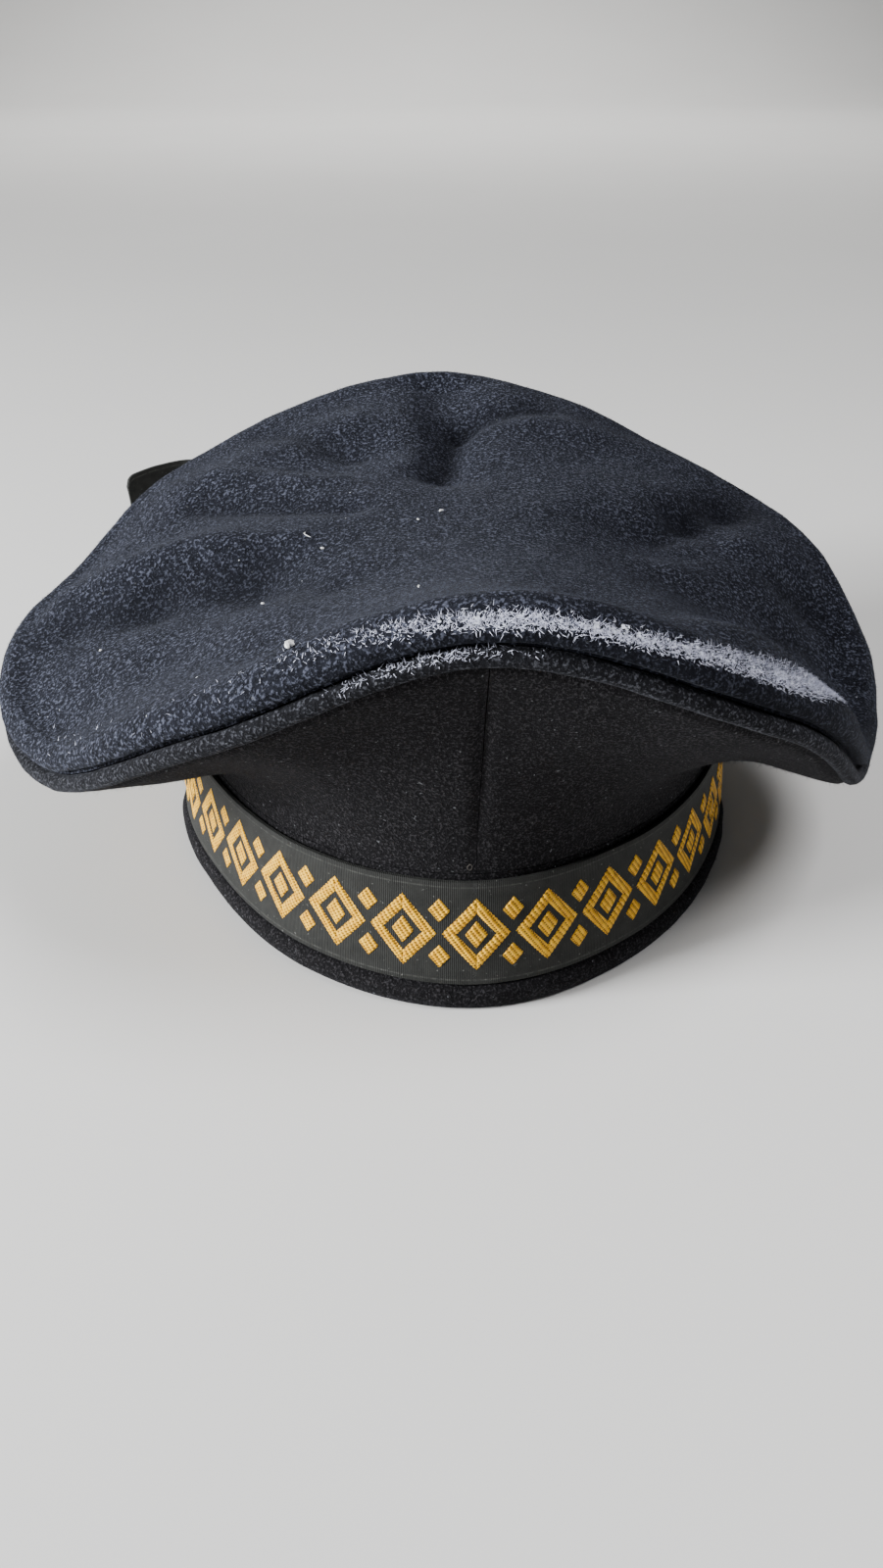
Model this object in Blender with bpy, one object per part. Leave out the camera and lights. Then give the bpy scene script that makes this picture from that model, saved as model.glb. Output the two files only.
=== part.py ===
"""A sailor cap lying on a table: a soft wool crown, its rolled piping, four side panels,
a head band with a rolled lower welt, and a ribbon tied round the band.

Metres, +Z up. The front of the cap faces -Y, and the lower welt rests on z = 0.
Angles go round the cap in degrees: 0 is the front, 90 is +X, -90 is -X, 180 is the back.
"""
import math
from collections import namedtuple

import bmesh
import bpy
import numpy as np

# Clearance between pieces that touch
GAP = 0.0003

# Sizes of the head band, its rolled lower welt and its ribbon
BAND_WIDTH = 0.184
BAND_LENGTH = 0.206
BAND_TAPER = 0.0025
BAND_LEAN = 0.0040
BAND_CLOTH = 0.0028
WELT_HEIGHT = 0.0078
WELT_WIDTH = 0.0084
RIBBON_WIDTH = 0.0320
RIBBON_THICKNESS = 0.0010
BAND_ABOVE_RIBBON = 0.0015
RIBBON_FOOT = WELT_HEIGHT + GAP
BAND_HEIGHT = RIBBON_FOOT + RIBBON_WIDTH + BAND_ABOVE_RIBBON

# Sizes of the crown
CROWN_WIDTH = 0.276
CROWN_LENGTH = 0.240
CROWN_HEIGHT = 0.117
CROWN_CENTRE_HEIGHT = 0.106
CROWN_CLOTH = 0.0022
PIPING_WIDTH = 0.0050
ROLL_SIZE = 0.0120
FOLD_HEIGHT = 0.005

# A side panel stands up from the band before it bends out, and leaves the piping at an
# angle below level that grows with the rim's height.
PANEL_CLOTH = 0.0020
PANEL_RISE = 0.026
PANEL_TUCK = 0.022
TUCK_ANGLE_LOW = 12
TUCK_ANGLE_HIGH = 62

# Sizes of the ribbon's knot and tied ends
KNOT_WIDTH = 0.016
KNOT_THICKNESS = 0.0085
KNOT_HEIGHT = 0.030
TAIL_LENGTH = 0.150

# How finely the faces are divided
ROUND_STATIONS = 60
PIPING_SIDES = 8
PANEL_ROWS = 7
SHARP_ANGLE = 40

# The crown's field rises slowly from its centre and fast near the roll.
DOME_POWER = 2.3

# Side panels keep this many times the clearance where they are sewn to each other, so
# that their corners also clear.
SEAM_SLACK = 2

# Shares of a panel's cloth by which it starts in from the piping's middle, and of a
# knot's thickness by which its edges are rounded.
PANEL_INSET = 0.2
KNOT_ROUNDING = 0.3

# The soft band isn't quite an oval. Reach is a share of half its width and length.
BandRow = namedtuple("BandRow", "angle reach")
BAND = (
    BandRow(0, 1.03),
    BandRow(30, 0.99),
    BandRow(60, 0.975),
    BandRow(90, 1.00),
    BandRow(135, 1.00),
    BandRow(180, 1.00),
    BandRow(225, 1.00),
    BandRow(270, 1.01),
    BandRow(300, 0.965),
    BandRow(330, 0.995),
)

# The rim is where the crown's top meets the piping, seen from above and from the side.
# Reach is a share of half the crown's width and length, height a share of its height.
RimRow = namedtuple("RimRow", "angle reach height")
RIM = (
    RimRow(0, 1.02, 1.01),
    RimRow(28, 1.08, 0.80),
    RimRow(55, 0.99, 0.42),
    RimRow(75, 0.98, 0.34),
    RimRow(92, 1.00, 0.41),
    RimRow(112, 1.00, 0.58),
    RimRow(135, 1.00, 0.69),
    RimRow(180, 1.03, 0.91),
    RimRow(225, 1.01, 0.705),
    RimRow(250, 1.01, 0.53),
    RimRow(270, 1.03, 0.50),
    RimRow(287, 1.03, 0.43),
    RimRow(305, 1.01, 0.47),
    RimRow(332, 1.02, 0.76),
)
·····
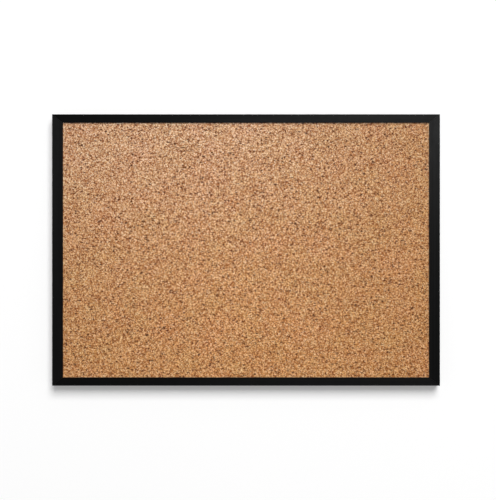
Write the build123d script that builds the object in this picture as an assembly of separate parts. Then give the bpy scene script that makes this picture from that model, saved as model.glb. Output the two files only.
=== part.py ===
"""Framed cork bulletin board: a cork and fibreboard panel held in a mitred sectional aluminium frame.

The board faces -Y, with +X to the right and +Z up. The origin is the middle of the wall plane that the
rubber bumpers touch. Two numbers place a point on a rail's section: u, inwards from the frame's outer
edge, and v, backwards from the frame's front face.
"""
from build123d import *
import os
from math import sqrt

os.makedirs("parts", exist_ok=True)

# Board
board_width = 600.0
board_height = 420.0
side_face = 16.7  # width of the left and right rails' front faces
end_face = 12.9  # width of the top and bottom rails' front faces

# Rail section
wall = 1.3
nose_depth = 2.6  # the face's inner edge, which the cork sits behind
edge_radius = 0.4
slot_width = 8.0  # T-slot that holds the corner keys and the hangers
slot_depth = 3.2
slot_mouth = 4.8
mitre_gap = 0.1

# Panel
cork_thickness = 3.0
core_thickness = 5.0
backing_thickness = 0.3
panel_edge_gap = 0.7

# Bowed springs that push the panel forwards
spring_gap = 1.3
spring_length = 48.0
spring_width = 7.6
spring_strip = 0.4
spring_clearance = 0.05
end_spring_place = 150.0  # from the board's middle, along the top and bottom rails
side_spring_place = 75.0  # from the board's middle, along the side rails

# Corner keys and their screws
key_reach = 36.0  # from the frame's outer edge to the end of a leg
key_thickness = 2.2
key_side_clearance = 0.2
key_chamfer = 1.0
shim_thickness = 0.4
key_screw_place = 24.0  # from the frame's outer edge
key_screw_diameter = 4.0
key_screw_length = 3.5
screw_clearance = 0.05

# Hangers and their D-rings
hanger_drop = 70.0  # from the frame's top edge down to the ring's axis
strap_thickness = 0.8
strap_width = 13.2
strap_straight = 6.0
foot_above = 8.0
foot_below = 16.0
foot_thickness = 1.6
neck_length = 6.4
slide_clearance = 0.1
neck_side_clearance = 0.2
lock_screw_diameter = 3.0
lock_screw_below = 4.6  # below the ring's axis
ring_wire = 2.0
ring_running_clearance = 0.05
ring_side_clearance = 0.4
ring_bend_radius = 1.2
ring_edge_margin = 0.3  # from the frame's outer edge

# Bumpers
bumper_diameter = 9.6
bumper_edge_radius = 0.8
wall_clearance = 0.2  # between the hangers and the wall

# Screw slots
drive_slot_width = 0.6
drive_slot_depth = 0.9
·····
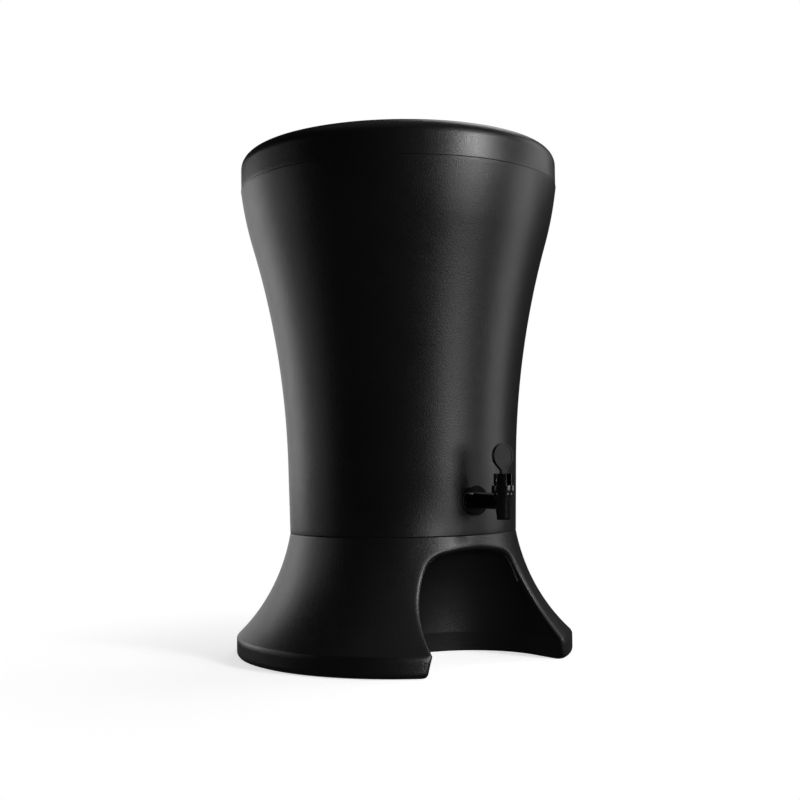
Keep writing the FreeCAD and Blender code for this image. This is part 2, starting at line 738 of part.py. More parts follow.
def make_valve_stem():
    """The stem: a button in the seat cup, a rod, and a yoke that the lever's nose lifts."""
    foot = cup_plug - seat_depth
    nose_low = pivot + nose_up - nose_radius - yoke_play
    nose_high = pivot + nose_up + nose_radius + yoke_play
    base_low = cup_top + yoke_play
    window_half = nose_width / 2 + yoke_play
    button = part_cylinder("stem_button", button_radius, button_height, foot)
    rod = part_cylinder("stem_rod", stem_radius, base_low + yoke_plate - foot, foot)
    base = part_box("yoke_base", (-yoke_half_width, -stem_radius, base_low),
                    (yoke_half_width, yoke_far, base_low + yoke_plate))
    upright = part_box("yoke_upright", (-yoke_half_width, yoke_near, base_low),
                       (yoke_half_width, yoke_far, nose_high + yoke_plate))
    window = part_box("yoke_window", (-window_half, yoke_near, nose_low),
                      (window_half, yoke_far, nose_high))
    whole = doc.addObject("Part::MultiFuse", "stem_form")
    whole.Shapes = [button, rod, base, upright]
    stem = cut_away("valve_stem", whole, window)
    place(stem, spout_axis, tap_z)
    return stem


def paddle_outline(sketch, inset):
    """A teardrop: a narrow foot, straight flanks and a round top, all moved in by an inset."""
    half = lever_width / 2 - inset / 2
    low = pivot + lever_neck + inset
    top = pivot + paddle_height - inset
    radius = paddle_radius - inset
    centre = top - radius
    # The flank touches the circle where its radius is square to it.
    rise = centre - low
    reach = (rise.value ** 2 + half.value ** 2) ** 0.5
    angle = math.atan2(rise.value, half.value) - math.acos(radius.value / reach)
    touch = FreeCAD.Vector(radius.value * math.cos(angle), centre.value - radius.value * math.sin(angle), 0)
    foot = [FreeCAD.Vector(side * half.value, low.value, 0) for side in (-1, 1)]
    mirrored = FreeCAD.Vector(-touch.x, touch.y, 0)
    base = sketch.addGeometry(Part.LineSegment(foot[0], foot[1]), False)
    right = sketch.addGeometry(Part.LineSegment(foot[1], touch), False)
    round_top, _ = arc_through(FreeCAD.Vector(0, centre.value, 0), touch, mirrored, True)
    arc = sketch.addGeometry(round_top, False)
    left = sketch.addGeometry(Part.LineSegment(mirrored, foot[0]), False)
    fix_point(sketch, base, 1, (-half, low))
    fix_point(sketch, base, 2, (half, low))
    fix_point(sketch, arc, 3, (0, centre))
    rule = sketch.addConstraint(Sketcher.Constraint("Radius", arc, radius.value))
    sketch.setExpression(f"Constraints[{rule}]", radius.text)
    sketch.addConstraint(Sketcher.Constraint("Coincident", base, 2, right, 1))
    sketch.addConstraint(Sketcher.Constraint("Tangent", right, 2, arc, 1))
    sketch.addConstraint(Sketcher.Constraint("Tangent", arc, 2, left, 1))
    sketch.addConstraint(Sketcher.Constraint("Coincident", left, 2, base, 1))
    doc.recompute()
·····
Starting with the line that contains "Model this object", repeat each line exactly, and stop once the line that contains "a head band" has been repeated.

The reply
Model this object in Blender with bpy, one object per part. Leave out the camera and lights. Then give the bpy scene script that makes this picture from that model, saved as model.glb. Output the two files only.
=== part.py ===
"""A sailor cap lying on a table: a soft wool crown, its rolled piping, four side panels,
a head band with a rolled lower welt, and a ribbon tied round the band.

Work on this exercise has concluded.